I have to admit that I’m not in love with raw oysters. Nope, if I’m going to eat an oyster, I prefer that it be fried.
It all began when I was seven. My family and I were on a trip to New Orleans, and the minute we pulled into town, my dad dragged us to an oyster bar. We lived in Dallas where fresh oysters weren’t always available, and as my dad loves these bivalves—he insisted that eating oysters would be our first order of business.
(Actually, this is a lie—our first order of business was a big bag of beignets and cups of chicory coffee as we waited in the early-morning line for King Tut tickets. But later that day, we did indeed go get oysters.)
In any case, I’d never seen an oyster before, so when my dad’s icy tray arrived, I said, “What is that?” The shell’s pink and white interior was appealing, but the slick blob sitting inside was a bit strange. I was game to try it, however, so I watched my dad dip the shell into his mouth and slurp out the meat. I followed his lead, and felt the oyster slide down my throat. It was creamy and cold, and tasted a little bit like the sea.
Dad says that I made a funny face after I ate the oyster, but I don’t recall it being that unpleasant. Though, as I’d been raised on a steady diet of rice and beans my whole life, I wasn’t convinced eating them was for me. So when dad offered me another, I politely declined.
As I was inducted into eating oysters on the half-shell at such a young age, you’d think that I’d be an old pro at it. But I can count on only two hands the number of times I’ve eaten raw oysters in the following years. Fortunately, however, these few times have been incredible eating experiences.
For instance, the night before a dear friend got married in California, her uncle—who’s a chef—invited a bunch of us to his hotel room, where he shucked and shared oysters that had been harvested outside San Francisco that morning. We topped the oysters with homemade salsas and washed them down with cold, salty beers. Then there was one crisp October afternoon in Paris, where my friends and I combined freshly shucked Breton oysters with squirts of lemon and glasses of dry white wine. But even though most of the raw oysters I’ve eaten have been memorable, I’m still not convinced that I love them, as most of the time I’d still rather have them battered and fried.
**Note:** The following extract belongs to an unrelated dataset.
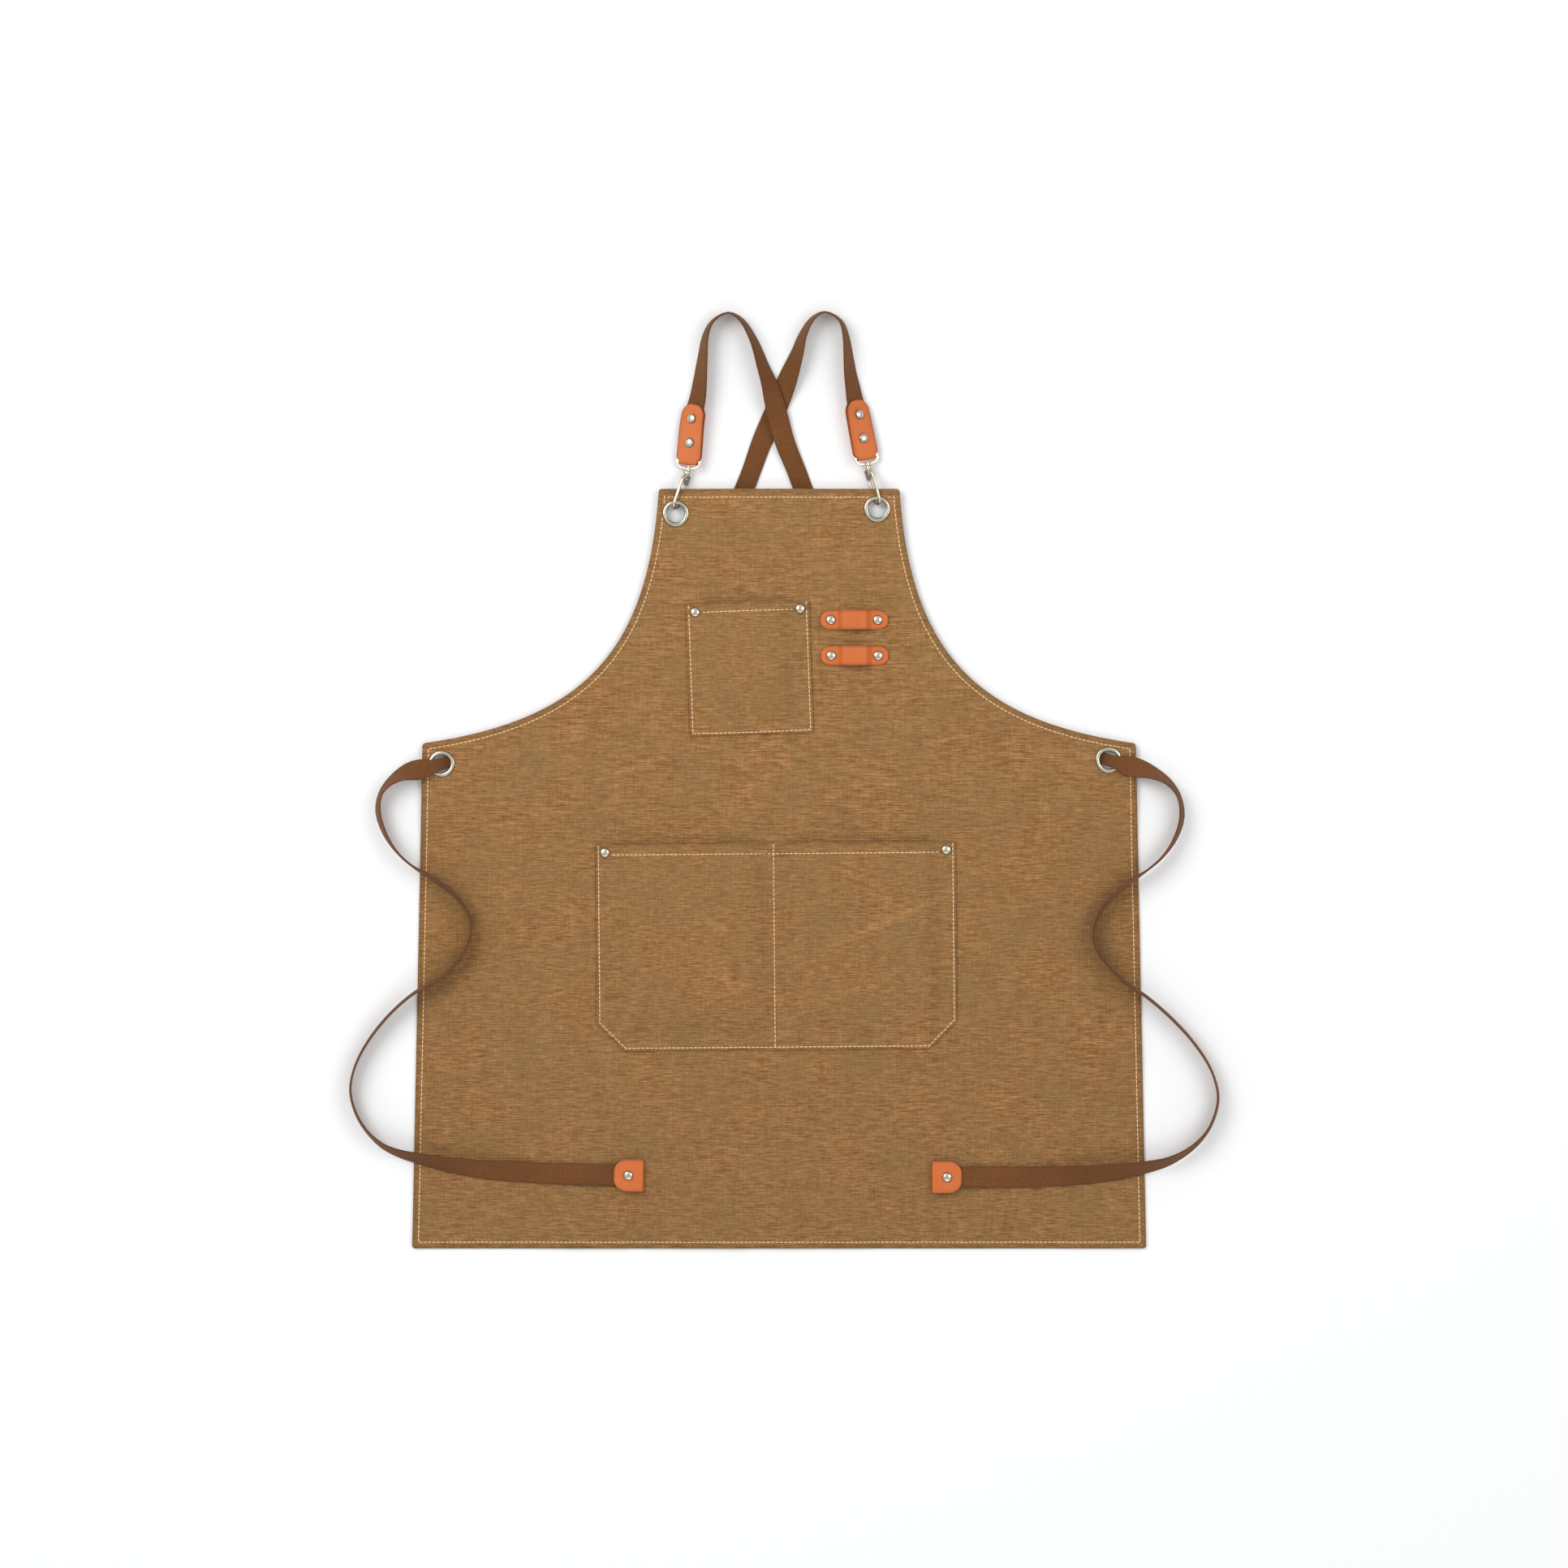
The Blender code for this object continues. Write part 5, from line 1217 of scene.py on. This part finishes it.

I realize that preferring fried oysters over raw oysters may make me sound like a rube, but when it’s done well, a freshly fried oyster is a thing to savor. The crunchy coating is a welcome contrast to the soft, juicy oyster meat inside. And often, fried oysters are so succulent that no dipping sauce is even necessary.
There are many ways to make fried oysters. I keep mine relatively simple, though I do like to coat them in a combination of both crushed saltines and cornmeal, which I think gives them an excellent texture and flavor. I also like to dip them into chipotle-lime dipping sauce, though any hot sauce or tartar sauce would work, too. And you can serve these fried oysters alone, with fries, wrapped in a tortilla, or nestled into a warm baguette for a po-boy sandwich.
My dad will probably be disappointed by this admission, but there is hope! This weekend, I’m headed to Galveston for the Foodways Texas symposium on Gulf seafood, where I’ll be eating local oysters from the bay. I look forward to this, and perhaps will grow to appreciate raw oysters even more. But in the meantime, please pass me the fried oysters instead.
Ingredients for the fried oysters:
1 pint shucked oysters
1 egg, beaten
1/4 cup buttermilk
1 cup finely crushed saltines
1/2 cup cornmeal
Salt, black pepper and cayenne to taste
Oil for frying
Sliced limes for serving
Drain the oysters, reserving 1/4 cup of the liquid. Pat the oysters dry.
In a bowl, mix together the egg, buttermilk and reserved oyster liquid. In another bowl or a plate, stir together the crushed saltines and the cornmeal. Add to both the egg mixture and the breading mixture a sprinkle of salt, black pepper and cayenne, to taste.
In batches, dip the oysters into the breading, then into the eggs and then back into the breading again. Place breaded oysters on a large plate or sheet. Repeat until all the oysters are coated.
In a large, heavy skillet heat 1/2 inch of oil on medium heat until it reaches 350 degrees. Cook the oysters for 2 to 3 minutes, turning once, until the fried oysters are light brown. Depending on the size of your skillet, you will probably have to do in several batches. Drain on paper towels. Serve with chipotle-lime dipping sauce and sliced limes (recipe follows).
Yield: 4 servings
Chipotle-lime dipping sauce
Ingredients for the chipotle-lime dipping sauce:
1/2 or 1 (depending on how hot you like it) canned chipotle in adobo, finely chopped
1/2 teaspoon adobo sauce from the chipotle can
1/2 cup mayonnaise
1 teaspoon chopped cilantro
1 teaspoon lime juice
1/4 teaspoon ground cumin
1 teaspoon lime juice
Salt to taste
Mix together the finely chopped chipotle, adobo sauce, mayonnaise, cilantro lime juice, and cumin. Taste and add salt, and adjust seasonings.